The Cowboys had been in weather delays twice this season before Saturday, but the others weren’t like this. It isn’t simply that the Cowboys were on the road. These are large men of routine, now trapped in quarters where they had never been, and for three hours and 29 minutes. That’s plenty of time for football players to consider that now they’ll be getting home a lot later, definitely in the wee hours of the morning, and some school work or whatever that was planned for Sunday will have to wait … lots of stuff having nothing to do with the game at hand.
The Bobcats were in their own digs. They’re just walking home after this, a little late, but nothing insurmountable. The coaches and players had all their support staff and resources around to keep everyone on point, or at least have a chance of keeping everyone on point.
If the Bobcats wanted to watch video of the game they were in the middle of playing and make adjustments therefrom, they probably could do that. Because the delay occurred in the second quarter, halftime was reduced to eight minutes. But the Bobcats already had three and a half hours, a long day’s worth of practice time, to clean up what they were doing. If they actually wanted to walk through something, they had plenty of time and space. It just had to be a much more manageable situation for the Bobcats mentally.
All that said, the Bobcats cashed it in, and they cashed it in against a good team, the best team they have ever beaten. So, they’ll take a bow, and they certainly deserve it. Wyoming will call the game an aberration and the Bobcats will call it a great victory for their program’s second year of bowl-level football, and they’ll both be right.
The game began at 6:06 p.m. on Saturday and the delay began at 7:02 p.m. The game resumed at 10:31 p.m. and ended at 12:25 a.m. on Sunday.
The clock read 8:34 left in the second quarter of a 7-7 tie when the referees cleared the field and the game managers at Bobcat Stadium cleared the stands. After the delay, the Bobcats scored five touchdowns. Before the delay, Smith completed 10 of 12 passes for Wyoming. After the delay, Smith, a 68 percent passer, completed only 15 of 36 attempts.
Wyoming had the ball first after the weather delay, ending the possession with a punt that pinned Texas State at its own one. As a result, Wyoming later got the ball back at its own 46 and turned it into a touchdown, a five-yard run by Brandon Miller with 3:47 left in the half.
Down, 14-7, the Bobcats later received the ball at their own 49, and that’s when they started to rip it up. The touchdown that tied it, 14-14, at halftime took two plays — a 25-yard pass from Jones to Chris Nutall, and a 26-yard scoring pass from Jones to Ben Ijah.

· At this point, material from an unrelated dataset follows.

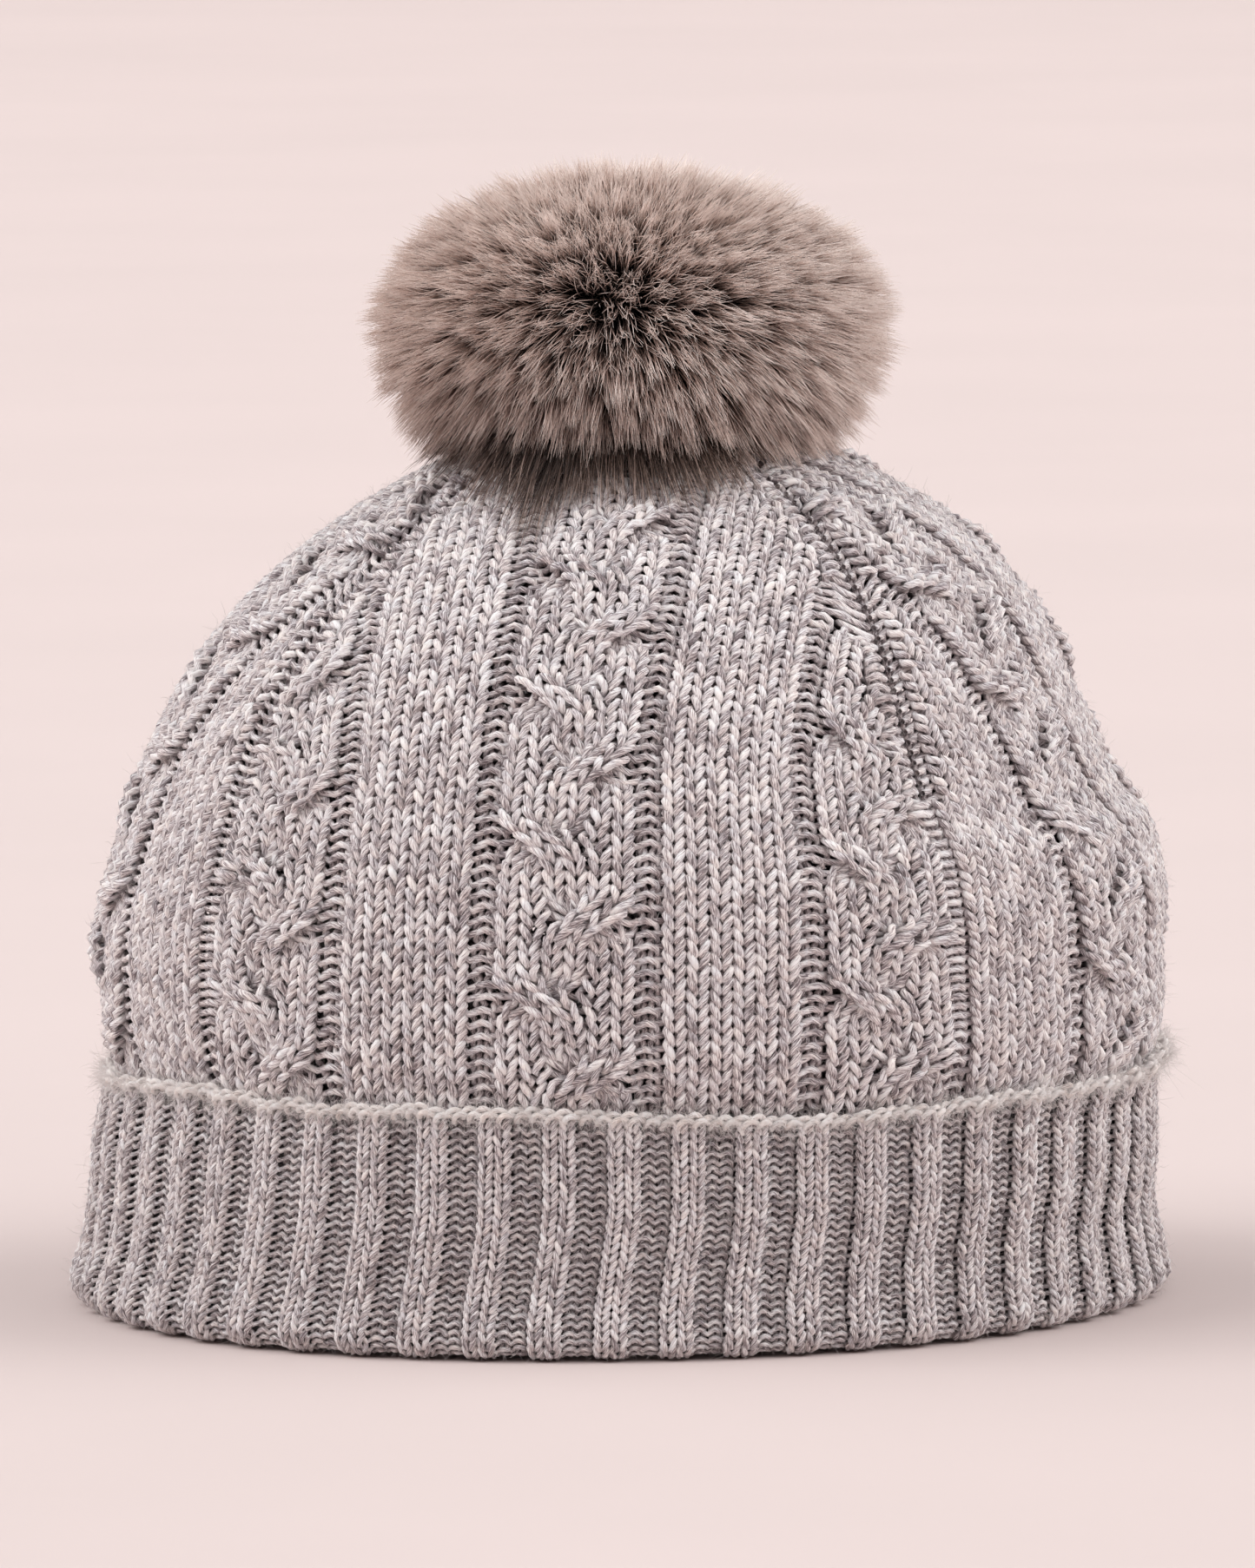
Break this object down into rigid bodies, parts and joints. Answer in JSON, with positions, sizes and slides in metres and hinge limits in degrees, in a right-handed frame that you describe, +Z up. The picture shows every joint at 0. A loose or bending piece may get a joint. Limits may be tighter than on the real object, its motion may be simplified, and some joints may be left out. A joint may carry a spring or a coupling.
{
  "type": "knitted pompom beanie",
  "caption": "Cable-knit wool beanie with a turned-up rib cuff and a detachable fur pompom on a press stud.",
  "frame": {"origin": "centre of the rim, at the fold of the cuff", "axes": "+Z up through the apex of the crown, -Y towards the middle of the front gore"},
  "size_m": [0.1872, 0.1872, 0.192],
  "materials": {
    "wool_body": "matte",
    "wool_rib": "matte",
    "wool_thread": "matte",
    "sewing_thread": "satin",
    "label_tape": "satin",
    "felt": "matte",
    "snap_metal": "satin",
    "spring_wire": "satin",
    "hide_leather": "matte",
    "fibre_fill": "matte",
    "fur": "matte"
  },
  "bodies": {
    "hat": {"body_wall": "wool_body", "crown_gore_front": "wool_body", "crown_gore_right": "wool_body", "crown_gore_back": "wool_body", "crown_gore_left": "wool_body", "rib_band": "wool_rib", "cuff_turn_up": "wool_rib", "bind_off_edge": "wool_rib", "side_seam": "wool_thread", "dart_seams": "wool_thread", "gather_yarn": "wool_thread", "label_stitches": "sewing_thread", "felt_washer": "felt", "snap_cap": "snap_metal", "snap_stud": "snap_metal"},
    "label": {"care_label": "label_tape"},
    "spring": {"ring_spring": "spring_wire"},
    "pompom_base": {"snap_socket": "snap_metal", "socket_stitches": "sewing_thread", "base_disc": "hide_leather"},
    "pompom": {"pompom_pelt": "hide_leather", "draw_thread": "sewing_thread", "stuffing": "fibre_fill", "fur_coat": "fur"}
  },
  "joints": [
    {"name": "label_swing", "type": "hinge", "parent": "hat", "child": "label", "pos_m": [-0.05926, 0.05926, 0.064], "axis": [-0.7071, -0.7071, 0], "range_deg": [0, 75]},
    {"name": "pompom_pull_off", "type": "slide", "parent": "hat", "child": "spring", "axis": [0, 0, 1], "range_m": [0, 0.02]},
    {"name": "pompom_swivel", "type": "hinge", "parent": "spring", "child": "pompom_base", "pos_m": [0, 0, 0.1516], "axis": [0, 0, 1], "continuous": true},
    {"name": "pompom_tilt", "type": "hinge", "parent": "pompom_base", "child": "pompom", "pos_m": [0, 0, 0.1538], "axis": [1, 0, 0], "range_deg": [-10, 10], "stiffness_Nm_per_rad": 0.03}
  ]
}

In the third quarter, Texas State’s Colby Targun intercepted Smith at the home 34 and returned it to the Wyoming 49. Eight plays later, Robert Lowe rushed five yards for a Texas State touchdown to give the Bobcats a 21-14 lead. On the Bobcats’ next possession, they drove 80 yards in seven plays, with Nutall running 22 yards for a touchdown to give them a 28-14 lead with 4:40 left in the quarter. Nutall ran five yards for another touchdown on the fifth play of the fourth quarter, making it 35-14.

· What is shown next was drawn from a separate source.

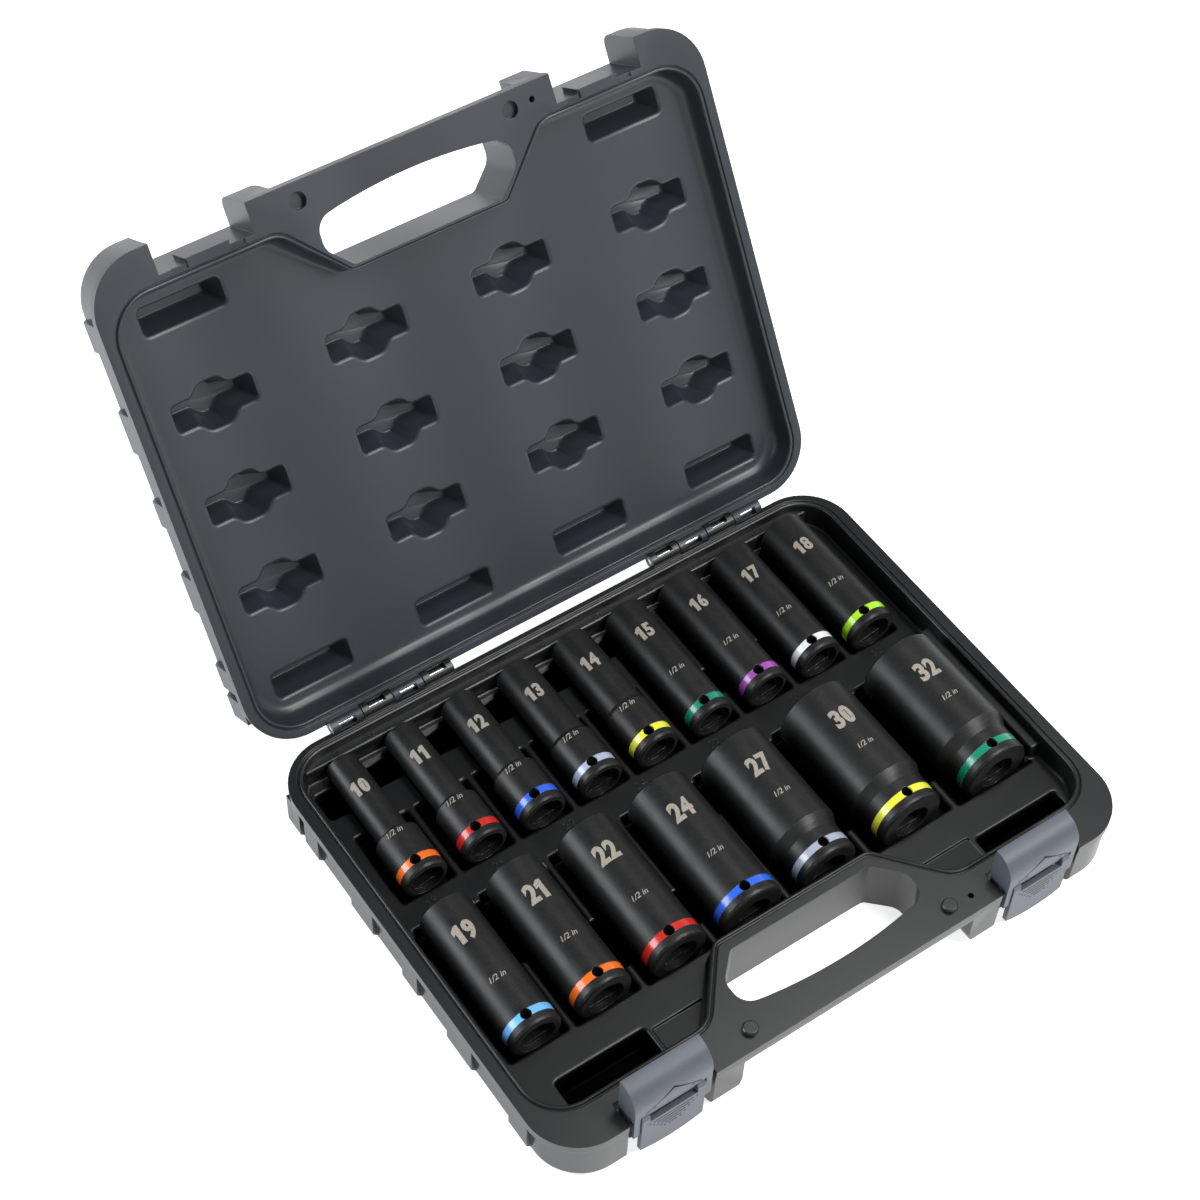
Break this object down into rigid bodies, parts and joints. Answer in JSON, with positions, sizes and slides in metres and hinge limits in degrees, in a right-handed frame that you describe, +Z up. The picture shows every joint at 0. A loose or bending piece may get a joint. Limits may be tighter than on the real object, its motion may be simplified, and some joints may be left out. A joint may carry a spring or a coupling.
{
  "type": "socket wrench set in case",
  "caption": "Deep impact sockets with square drives and coloured size rings, lying in two rows in a hinged blow-moulded carry case with a handle and two latches.",
  "frame": {"origin": "centre of the underside of the base, on the table", "axes": "+X to the right along the hinge, -Y towards the handle and latches, +Z up"},
  "size_m": [0.33, 0.4064, 0.2481],
  "materials": {
    "case_base": "blow-moulded plastic with a fine grain",
    "case_lid": "blow-moulded plastic with a fine grain, slightly paler",
    "latch": "satin injection-moulded plastic",
    "latch_bar": "satin",
    "pin_steel": "bright drawn wire",
    "socket_steel": "satin black phosphate",
    "ring_orange": "glossy",
    "ring_red": "glossy",
    "ring_blue": "glossy",
    "ring_lavender": "glossy",
    "ring_yellow": "glossy",
    "ring_green": "glossy",
    "ring_purple": "glossy",
    "ring_white": "glossy",
    "ring_lime": "glossy",
    "ring_sky": "glossy"
  },
  "bodies": {
    "base": {"base_case": "case_base", "hinge_pins": "pin_steel", "latch_pins": "pin_steel"},
    "lid": {"lid_case": "case_lid"},
    "latch_left": {"latch_hood_left": "latch", "latch_bar_left": "latch_bar"},
    "latch_right": {"latch_hood_right": "latch", "latch_bar_right": "latch_bar"},
    "flap_left": {"latch_flap_left": "latch"},
    "flap_right": {"latch_flap_right": "latch"},
    "socket_10": {"socket_10": "socket_steel", "ring_10": "ring_orange"},
    "socket_11": {"socket_11": "socket_steel", "ring_11": "ring_red"},
    "socket_12": {"socket_12": "socket_steel", "ring_12": "ring_blue"},
    "socket_13": {"socket_13": "socket_steel", "ring_13": "ring_lavender"},
    "socket_14": {"socket_14": "socket_steel", "ring_14": "ring_yellow"},
    "socket_15": {"socket_15": "socket_steel", "ring_15": "ring_green"},
    "socket_16": {"socket_16": "socket_steel", "ring_16": "ring_purple"},
    "socket_17": {"socket_17": "socket_steel", "ring_17": "ring_white"},
    "socket_18": {"socket_18": "socket_steel", "ring_18": "ring_lime"},
    "socket_19": {"socket_19": "socket_steel", "ring_19": "ring_sky"},
    "socket_21": {"socket_21": "socket_steel", "ring_21": "ring_orange"},
    "socket_22": {"socket_22": "socket_steel", "ring_22": "ring_red"},
    "socket_24": {"socket_24": "socket_steel", "ring_24": "ring_blue"},
    "socket_27": {"socket_27": "socket_steel", "ring_27": "ring_lavender"},
    "socket_30": {"socket_30": "socket_steel", "ring_30": "ring_yellow"},
    "socket_32": {"socket_32": "socket_steel", "ring_32": "ring_green"}
  },
  "joints": [
    {"name": "lid_hinge", "type": "hinge", "parent": "base", "child": "lid", "pos_m": [0, 0.12725, 0.0324], "axis": [-1, 0, 0], "range_deg": [-121.12, 0]},
    {"name": "latch_left_pivot", "type": "hinge", "parent": "base", "child": "latch_left", "pos_m": [-0.1056, -0.11825, 0.018], "axis": [1, 0, 0], "range_deg": [-3, 35]},
    {"name": "flap_left_pivot", "type": "hinge", "parent": "latch_left", "child": "flap_left", "pos_m": [-0.1056, -0.1218, 0.0305], "axis": [-1, 0, 0], "range_deg": [0, 40]},
    {"name": "latch_right_pivot", "type": "hinge", "parent": "base", "child": "latch_right", "pos_m": [0.1056, -0.11825, 0.018], "axis": [1, 0, 0], "range_deg": [-3, 35]},
    {"name": "flap_right_pivot", "type": "hinge", "parent": "latch_right", "child": "flap_right", "pos_m": [0.1056, -0.1218, 0.0305], "axis": [-1, 0, 0], "range_deg": [0, 40]},
    {"name": "socket_10_lift", "type": "slide", "parent": "base", "child": "socket_10", "axis": [0, 0, 1], "range_m": [0, 0.08]},
    {"name": "socket_11_lift", "type": "slide", "parent": "base", "child": "socket_11", "axis": [0, 0, 1], "range_m": [0, 0.08]},
    {"name": "socket_12_lift", "type": "slide", "parent": "base", "child": "socket_12", "axis": [0, 0, 1], "range_m": [0, 0.08]},
    {"name": "socket_13_lift", "type": "slide", "parent": "base", "child": "socket_13", "axis": [0, 0, 1], "range_m": [0, 0.08]},
    {"name": "socket_14_lift", "type": "slide", "parent": "base", "child": "socket_14", "axis": [0, 0, 1], "range_m": [0, 0.08]},
    {"name": "socket_15_lift", "type": "slide", "parent": "base", "child": "socket_15", "axis": [0, 0, 1], "range_m": [0, 0.08]},
    {"name": "socket_16_lift", "type": "slide", "parent": "base", "child": "socket_16", "axis": [0, 0, 1], "range_m": [0, 0.08]},
    {"name": "socket_17_lift", "type": "slide", "parent": "base", "child": "socket_17", "axis": [0, 0, 1], "range_m": [0, 0.08]},
    {"name": "socket_18_lift", "type": "slide", "parent": "base", "child": "socket_18", "axis": [0, 0, 1], "range_m": [0, 0.08]},
    {"name": "socket_19_lift", "type": "slide", "parent": "base", "child": "socket_19", "axis": [0, 0, 1], "range_m": [0, 0.08]},
    {"name": "socket_21_lift", "type": "slide", "parent": "base", "child": "socket_21", "axis": [0, 0, 1], "range_m": [0, 0.08]},
    {"name": "socket_22_lift", "type": "slide", "parent": "base", "child": "socket_22", "axis": [0, 0, 1], "range_m": [0, 0.08]},
    {"name": "socket_24_lift", "type": "slide", "parent": "base", "child": "socket_24", "axis": [0, 0, 1], "range_m": [0, 0.08]},
    {"name": "socket_27_lift", "type": "slide", "parent": "base", "child": "socket_27", "axis": [0, 0, 1], "range_m": [0, 0.08]},
    {"name": "socket_30_lift", "type": "slide", "parent": "base", "child": "socket_30", "axis": [0, 0, 1], "range_m": [0, 0.08]},
    {"name": "socket_32_lift", "type": "slide", "parent": "base", "child": "socket_32", "axis": [0, 0, 1], "range_m": [0, 0.08]}
  ]
}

Lowe scored Texas State’s first touchdown in the first quarter and its last touchdown on the last play of the game, giving him three touchdowns and 138 yards in his 30 carries. Nutall added 62 yards and two touchdowns in 11 carries, while Jones rushed for 56 yards in seven carries. Jones also spread the ball out to eight different receivers, none of whom made more than three receptions.
The Bobcats finished with 452 yards, more than half of their total in their first three games combined (855). Wyoming entered the game eighth nationally in total offense at 556.3 yards per game, but the Cowboys (3-2) managed only 356 yards against the Texas State defense, which continues making the case that it is a real deal.
The start of this event was witnessed by 22,150, the second largest Texas State football crowd ever. Naturally, the storm encouraged some departures. Perhaps, though, the outcome will encourage more future ticket sales.
Probably, though, a good showing at ULL is really required. If the Bobcats come back from that one 4-1 overall and 1-0 in the Sun Belt when they play Louisiana-Monroe in San Marcos on Oct. 12, the fans almost certainly will show up. Then again, so might the weather.